(A block of data)
=-=-=

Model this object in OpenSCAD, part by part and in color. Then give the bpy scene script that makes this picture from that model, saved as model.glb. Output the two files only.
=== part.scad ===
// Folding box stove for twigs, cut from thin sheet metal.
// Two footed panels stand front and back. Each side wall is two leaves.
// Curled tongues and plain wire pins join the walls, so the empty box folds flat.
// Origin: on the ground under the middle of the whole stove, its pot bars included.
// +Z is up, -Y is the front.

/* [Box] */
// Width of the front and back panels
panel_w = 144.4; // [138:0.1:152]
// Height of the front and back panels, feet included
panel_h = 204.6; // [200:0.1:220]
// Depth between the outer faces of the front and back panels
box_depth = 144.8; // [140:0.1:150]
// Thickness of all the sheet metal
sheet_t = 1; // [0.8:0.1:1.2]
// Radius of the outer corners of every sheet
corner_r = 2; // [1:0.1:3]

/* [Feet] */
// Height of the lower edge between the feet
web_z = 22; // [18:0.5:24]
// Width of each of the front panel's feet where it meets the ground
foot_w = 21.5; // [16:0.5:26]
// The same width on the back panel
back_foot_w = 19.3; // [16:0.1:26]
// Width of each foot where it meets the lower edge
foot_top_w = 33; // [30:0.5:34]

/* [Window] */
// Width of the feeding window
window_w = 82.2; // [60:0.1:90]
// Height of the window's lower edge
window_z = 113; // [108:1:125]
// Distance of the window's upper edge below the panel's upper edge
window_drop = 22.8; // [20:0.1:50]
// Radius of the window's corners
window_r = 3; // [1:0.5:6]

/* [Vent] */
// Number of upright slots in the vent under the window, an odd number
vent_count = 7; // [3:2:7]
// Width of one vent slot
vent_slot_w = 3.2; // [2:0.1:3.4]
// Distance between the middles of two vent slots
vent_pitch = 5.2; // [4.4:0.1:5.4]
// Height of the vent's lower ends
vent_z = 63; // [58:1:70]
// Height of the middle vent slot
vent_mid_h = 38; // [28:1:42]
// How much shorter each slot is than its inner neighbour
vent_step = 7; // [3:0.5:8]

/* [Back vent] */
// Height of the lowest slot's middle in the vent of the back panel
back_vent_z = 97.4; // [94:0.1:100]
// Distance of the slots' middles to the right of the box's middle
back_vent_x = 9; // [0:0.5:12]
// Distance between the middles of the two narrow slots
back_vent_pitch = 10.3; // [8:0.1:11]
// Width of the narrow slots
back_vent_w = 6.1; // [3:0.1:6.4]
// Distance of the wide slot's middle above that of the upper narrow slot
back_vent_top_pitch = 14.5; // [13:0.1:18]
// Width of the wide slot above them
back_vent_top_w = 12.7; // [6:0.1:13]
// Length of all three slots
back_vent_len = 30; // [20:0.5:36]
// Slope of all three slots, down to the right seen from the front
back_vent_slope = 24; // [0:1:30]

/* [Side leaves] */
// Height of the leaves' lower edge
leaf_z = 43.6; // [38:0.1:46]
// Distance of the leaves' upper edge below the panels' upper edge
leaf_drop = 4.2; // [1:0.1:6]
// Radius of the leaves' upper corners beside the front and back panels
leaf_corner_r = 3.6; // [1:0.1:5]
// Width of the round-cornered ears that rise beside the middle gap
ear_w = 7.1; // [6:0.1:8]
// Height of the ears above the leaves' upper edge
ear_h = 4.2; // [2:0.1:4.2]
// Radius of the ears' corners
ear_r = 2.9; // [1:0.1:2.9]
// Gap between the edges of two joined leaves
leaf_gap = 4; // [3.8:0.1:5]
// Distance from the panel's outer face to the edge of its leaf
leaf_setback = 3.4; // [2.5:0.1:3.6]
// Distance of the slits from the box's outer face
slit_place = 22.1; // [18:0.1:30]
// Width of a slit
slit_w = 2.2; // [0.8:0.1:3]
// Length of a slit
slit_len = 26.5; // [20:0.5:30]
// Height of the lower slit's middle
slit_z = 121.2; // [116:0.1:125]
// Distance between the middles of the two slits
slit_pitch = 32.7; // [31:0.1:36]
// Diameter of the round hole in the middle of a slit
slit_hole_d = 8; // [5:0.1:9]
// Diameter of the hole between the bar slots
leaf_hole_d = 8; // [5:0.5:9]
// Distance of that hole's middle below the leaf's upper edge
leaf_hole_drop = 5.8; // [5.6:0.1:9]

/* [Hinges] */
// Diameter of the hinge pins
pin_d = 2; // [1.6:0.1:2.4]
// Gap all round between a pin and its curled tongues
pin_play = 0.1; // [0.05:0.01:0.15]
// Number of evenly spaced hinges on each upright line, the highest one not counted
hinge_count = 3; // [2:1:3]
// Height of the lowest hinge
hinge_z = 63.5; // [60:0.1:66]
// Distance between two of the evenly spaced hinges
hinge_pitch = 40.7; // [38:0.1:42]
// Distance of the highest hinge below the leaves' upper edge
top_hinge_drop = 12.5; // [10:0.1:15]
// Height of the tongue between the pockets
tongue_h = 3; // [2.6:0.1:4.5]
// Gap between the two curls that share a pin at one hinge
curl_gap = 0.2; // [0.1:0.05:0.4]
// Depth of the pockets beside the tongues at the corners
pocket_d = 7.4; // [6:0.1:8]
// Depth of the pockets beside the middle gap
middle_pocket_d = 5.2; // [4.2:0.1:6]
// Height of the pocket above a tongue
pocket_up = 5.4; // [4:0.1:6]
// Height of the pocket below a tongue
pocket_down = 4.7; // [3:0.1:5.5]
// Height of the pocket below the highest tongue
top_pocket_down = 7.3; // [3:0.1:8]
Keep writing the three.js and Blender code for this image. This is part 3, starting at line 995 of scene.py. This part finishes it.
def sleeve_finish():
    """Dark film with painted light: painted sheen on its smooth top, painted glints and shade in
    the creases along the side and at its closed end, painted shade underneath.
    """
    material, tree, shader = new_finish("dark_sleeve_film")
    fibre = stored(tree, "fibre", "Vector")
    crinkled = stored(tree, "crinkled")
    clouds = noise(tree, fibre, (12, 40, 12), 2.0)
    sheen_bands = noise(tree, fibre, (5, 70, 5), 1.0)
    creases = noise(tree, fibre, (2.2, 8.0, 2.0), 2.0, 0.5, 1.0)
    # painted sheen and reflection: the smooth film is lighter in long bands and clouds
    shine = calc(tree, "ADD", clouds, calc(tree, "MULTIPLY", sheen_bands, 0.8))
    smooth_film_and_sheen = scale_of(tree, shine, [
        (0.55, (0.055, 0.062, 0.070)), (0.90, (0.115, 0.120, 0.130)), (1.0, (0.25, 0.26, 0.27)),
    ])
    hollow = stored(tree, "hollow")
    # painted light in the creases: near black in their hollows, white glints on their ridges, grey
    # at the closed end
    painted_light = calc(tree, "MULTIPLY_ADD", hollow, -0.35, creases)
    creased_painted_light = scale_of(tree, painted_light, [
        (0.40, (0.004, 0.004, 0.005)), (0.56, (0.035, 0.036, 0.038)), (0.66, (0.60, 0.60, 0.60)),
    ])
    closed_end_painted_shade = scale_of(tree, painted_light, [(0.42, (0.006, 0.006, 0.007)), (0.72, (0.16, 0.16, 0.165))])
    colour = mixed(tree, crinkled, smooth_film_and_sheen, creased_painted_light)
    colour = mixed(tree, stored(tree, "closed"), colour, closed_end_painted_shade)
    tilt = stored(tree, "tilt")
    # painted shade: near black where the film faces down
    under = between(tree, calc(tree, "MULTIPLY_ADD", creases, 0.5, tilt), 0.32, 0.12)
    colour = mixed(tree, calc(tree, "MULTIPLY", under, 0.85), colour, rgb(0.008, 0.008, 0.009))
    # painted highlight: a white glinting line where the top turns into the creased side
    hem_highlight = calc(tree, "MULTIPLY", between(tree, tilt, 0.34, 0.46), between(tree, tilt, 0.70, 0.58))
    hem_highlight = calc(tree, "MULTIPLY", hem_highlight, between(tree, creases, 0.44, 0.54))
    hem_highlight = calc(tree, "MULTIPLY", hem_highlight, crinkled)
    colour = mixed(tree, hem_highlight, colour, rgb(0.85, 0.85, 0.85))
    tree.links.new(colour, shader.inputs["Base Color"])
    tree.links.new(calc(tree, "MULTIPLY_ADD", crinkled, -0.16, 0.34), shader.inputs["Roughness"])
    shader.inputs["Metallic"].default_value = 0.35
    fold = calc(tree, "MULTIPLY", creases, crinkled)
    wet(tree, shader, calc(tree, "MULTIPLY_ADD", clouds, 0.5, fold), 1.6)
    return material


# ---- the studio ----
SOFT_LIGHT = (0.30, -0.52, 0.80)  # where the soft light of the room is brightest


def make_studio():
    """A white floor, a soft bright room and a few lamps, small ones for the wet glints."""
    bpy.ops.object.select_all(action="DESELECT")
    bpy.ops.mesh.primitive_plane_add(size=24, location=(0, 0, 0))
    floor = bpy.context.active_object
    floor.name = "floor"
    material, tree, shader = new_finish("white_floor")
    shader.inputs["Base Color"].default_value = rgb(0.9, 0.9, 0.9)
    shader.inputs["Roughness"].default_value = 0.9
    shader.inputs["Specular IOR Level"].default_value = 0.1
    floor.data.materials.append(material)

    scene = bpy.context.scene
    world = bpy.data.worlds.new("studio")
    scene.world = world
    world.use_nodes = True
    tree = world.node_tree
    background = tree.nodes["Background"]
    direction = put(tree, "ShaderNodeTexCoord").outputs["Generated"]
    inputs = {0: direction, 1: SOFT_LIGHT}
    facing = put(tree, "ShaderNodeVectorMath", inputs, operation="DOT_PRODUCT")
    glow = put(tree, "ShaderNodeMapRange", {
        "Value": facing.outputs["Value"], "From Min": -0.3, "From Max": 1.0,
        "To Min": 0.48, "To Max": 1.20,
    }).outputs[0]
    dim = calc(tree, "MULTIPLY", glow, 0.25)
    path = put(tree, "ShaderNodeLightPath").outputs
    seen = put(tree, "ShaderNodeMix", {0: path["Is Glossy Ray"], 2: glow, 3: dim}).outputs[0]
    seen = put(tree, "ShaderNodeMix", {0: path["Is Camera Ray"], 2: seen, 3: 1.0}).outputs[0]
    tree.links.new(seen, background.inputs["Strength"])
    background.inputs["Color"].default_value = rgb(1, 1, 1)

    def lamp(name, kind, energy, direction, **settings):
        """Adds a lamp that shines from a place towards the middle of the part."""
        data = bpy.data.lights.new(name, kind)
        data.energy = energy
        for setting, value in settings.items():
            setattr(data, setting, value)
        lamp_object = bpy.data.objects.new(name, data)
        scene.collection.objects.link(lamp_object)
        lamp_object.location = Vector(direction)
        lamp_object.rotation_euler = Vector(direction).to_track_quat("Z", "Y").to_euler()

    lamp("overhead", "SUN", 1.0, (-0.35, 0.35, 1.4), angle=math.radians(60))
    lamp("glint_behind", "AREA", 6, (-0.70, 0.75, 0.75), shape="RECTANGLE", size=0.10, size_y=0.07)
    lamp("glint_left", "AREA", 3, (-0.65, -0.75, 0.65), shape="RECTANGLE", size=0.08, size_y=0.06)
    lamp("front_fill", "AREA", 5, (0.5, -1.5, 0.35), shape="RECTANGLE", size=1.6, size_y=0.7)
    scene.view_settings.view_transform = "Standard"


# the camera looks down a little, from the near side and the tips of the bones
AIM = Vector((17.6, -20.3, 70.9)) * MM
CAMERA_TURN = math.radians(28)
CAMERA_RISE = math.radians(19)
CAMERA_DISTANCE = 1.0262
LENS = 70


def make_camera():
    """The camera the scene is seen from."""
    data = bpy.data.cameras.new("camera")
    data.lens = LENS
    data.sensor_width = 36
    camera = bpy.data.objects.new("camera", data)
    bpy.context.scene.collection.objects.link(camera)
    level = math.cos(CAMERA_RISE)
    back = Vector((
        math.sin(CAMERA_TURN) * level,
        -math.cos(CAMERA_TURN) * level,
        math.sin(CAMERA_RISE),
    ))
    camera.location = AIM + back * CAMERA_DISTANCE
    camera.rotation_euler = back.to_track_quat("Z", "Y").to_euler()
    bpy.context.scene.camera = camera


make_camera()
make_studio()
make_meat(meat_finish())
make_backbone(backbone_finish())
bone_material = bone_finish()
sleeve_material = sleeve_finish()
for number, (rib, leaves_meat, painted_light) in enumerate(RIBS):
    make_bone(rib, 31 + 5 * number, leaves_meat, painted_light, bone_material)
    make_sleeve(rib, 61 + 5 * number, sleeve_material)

=-=-=

**Direction:**
Pick out each line containing the string "that" and copy it.

**Written reply:**
Model this object in OpenSCAD, part by part and in color. Then give the bpy scene script that makes this picture from that model, saved as model.glb. Output the two files only.
// Distance of the wide slot's middle above that of the upper narrow slot
// Width of the round-cornered ears that rise beside the middle gap
// Distance of that hole's middle below the leaf's upper edge
// Gap between the two curls that share a pin at one hinge
        """Adds a lamp that shines from a place towards the middle of the part."""